You can’t coach against screamers – from Wayne Brown, from Bruno Fornaroli, and from Connor Pain. Especially Pain. Imagine the Reds backroom staff running the tape on a player who before kick-off had scored three goals in 2,287 minutes of football. You know your luck’s out.

Four consecutive 2-1 losses and that’s before Andy Keogh’s contentious game-turning goal away to Perth. No wonder the usually unflappable Spaniard was given the Kenny Lowe treatment and sent for some glass-box reflection time.

And yet, these mitigating circumstances aside, as an attacking force the 2016-17 Reds are a shadow of their double-winning predecessors.

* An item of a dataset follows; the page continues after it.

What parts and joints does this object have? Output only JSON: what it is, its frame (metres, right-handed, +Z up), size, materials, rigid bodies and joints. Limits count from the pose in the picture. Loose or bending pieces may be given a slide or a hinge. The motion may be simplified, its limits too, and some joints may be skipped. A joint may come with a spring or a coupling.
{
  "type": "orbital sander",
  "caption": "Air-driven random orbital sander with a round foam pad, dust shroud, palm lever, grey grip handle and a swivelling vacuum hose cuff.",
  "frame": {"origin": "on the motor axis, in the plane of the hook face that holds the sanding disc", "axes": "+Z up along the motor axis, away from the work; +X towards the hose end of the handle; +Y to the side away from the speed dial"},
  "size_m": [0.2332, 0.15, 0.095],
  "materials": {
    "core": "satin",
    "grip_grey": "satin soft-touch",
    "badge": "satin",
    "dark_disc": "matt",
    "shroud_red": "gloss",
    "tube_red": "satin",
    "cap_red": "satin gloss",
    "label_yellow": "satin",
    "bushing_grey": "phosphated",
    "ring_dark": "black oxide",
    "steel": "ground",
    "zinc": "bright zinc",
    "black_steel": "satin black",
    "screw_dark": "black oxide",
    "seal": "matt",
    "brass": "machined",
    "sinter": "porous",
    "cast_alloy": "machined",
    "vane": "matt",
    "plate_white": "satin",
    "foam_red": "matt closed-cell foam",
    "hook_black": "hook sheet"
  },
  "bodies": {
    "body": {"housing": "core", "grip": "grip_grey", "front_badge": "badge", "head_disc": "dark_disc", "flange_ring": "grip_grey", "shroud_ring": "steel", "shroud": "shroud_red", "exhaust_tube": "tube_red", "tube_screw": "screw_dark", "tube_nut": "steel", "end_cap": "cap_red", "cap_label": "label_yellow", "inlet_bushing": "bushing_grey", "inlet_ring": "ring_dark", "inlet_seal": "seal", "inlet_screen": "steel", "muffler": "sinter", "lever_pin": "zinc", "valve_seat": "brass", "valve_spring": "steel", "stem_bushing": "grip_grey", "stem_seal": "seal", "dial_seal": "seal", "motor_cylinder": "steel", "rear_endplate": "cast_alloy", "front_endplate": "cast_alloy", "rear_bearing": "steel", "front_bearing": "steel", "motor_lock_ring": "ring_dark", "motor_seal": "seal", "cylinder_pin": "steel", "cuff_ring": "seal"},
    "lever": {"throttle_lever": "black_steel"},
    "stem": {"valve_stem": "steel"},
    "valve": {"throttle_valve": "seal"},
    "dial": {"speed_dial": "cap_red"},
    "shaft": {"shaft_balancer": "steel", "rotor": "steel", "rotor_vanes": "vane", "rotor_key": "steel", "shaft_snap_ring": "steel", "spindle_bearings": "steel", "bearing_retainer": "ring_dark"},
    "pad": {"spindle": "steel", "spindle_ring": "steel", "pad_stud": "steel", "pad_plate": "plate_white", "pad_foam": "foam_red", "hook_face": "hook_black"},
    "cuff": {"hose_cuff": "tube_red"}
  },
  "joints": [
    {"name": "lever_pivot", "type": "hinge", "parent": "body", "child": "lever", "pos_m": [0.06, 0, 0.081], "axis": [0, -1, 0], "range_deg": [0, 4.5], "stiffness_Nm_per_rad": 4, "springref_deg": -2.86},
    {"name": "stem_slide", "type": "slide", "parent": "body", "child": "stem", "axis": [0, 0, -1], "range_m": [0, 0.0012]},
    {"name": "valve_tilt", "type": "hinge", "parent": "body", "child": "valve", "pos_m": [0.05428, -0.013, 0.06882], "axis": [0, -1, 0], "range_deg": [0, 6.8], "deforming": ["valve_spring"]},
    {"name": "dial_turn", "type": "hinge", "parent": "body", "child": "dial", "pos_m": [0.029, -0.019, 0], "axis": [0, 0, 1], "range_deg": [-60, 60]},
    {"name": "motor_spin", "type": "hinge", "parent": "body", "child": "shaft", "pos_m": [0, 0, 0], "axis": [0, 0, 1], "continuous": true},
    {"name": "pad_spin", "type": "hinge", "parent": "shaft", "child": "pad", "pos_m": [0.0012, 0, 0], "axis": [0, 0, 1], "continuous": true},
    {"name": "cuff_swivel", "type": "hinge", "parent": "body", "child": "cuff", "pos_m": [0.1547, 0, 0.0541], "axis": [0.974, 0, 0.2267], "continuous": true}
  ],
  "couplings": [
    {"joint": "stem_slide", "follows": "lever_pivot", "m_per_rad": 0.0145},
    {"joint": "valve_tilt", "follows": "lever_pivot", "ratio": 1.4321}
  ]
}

Sergio Guardiola has impressed in patches as a No9 who puts himself about, but he doesn’t batter defences with his physical presence to the degree that Djite – especially red-hot 2015-16 Djite – did. For all the reputation of Adelaide’s tiki-taka football under Josep Gombau, a feature of Amor’s Reds was a tendency to go long and directly to an aerially accomplished striker, offering knock-downs and spilled balls for wily quick forwards operating around him.

Out wide, the Reds are a Kamau or a Goodwin short, and two with ongoing injury to Cirio. As a club, the Reds have always excelled at bringing through young talent, but this terrific cohort of young potentials still need galvanising with one more aged head – a proven winger to consistently deliver a probing final product.

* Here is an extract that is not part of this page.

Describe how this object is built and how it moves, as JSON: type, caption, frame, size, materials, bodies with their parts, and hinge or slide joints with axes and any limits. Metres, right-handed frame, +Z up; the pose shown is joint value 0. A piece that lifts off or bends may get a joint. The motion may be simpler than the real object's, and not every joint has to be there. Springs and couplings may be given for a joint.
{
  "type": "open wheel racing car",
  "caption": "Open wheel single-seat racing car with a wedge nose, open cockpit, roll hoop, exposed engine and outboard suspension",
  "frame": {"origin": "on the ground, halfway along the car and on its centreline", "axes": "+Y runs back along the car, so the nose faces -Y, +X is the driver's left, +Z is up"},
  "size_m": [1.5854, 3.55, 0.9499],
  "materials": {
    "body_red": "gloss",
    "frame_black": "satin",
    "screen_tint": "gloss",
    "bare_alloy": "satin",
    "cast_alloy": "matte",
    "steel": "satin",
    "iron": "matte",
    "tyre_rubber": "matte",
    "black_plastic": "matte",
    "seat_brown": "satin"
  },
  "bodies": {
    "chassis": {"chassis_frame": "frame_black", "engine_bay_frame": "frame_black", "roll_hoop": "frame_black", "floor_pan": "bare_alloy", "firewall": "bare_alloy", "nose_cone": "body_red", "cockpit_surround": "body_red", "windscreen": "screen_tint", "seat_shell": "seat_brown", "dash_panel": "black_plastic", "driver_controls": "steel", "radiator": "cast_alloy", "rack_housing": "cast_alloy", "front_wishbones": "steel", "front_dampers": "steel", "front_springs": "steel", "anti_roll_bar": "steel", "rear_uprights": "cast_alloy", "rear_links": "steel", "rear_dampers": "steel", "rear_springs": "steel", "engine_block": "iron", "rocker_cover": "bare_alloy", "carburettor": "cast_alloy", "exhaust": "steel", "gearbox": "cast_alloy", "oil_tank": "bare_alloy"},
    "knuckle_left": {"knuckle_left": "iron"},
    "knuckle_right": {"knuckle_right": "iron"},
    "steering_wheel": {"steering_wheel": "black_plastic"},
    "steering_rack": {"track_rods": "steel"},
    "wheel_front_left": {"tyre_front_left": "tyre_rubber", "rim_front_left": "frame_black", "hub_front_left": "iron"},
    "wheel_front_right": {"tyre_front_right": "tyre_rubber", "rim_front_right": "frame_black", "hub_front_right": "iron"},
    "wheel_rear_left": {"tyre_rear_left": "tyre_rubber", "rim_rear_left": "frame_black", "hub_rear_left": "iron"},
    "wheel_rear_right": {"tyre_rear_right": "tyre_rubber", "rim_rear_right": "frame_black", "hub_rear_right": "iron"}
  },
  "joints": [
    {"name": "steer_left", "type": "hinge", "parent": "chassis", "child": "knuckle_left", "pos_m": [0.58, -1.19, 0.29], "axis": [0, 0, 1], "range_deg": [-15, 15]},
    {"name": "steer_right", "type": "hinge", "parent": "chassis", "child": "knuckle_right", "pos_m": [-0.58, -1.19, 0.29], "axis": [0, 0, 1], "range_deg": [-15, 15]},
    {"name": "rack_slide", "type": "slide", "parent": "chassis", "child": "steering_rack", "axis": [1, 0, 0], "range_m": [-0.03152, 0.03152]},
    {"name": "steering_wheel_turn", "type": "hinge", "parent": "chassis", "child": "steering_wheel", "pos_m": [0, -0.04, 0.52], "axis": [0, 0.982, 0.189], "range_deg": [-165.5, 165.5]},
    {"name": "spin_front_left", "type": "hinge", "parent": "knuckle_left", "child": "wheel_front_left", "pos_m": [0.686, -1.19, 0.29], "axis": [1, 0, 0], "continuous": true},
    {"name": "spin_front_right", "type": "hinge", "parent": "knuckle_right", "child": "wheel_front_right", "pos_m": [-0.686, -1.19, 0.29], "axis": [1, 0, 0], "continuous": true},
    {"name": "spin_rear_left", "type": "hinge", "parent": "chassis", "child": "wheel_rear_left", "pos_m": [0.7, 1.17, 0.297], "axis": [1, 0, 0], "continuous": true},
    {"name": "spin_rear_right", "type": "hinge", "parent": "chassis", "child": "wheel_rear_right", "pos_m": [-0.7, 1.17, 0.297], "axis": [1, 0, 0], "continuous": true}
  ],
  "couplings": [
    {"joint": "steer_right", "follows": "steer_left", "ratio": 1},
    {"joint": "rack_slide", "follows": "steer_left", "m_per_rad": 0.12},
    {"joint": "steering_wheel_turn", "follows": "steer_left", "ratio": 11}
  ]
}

Carrusca’s gradual return may greatly enhance Adelaide’s midfield creativity, and with that increasing fluency between the Argentine, James Holland and Isaias who has been less influential thus far this season.

As always, with an influx of new faces it takes time for understandings to develop – the Reds may yet rediscover the Borg-like collective thinking they exhibited last season.

More tellingly though, the rest of the league has not remained static. When Adelaide were bottom this time last year, Melbourne Victory were top – and their dramatic capitulation to finish sixth was largely overshadowed by Sydney FC’s own stunning weekly meditations on mediocrity.

John van ‘t Schip’s Melbourne City flattered to deceive, despite the most prolific forward line the league had ever seen, and while Brisbane and Wanderers enjoyed success, neither appeared utterly convincing as premiership-winners-in-waiting.

Fast-forward a year, and there are teams in the A-League that look the real deal. Sydney FC may have had their flattest showing against Adelaide, but you’d put your house on this XI versus last year’s version in 99 out of 100 games.

Likewise the arrivals of Tim Cahill, Luke Brattan, Michael Jakobsen and Neil Kilkenny has given steel to City’s historical fragility, and after their spanking in the derby even Melbourne Victory look a title contender, with the return of James Troisi and the arrival of Max Beister.

Sitting just two wins from a finals spot, Adelaide United’s chances of silverware come season’s end are by no means over. And with key personnel returning to fitness there’s a sense a Reds rejuvenation is very much on the cards in coming weeks.

But for a repeat of last season’s remarkable run, Amor will need every round peg in every round hole and every slice of good fortune to come his way. And luck’s not a commodity Adelaide fans have seen too much of over the last eight weeks.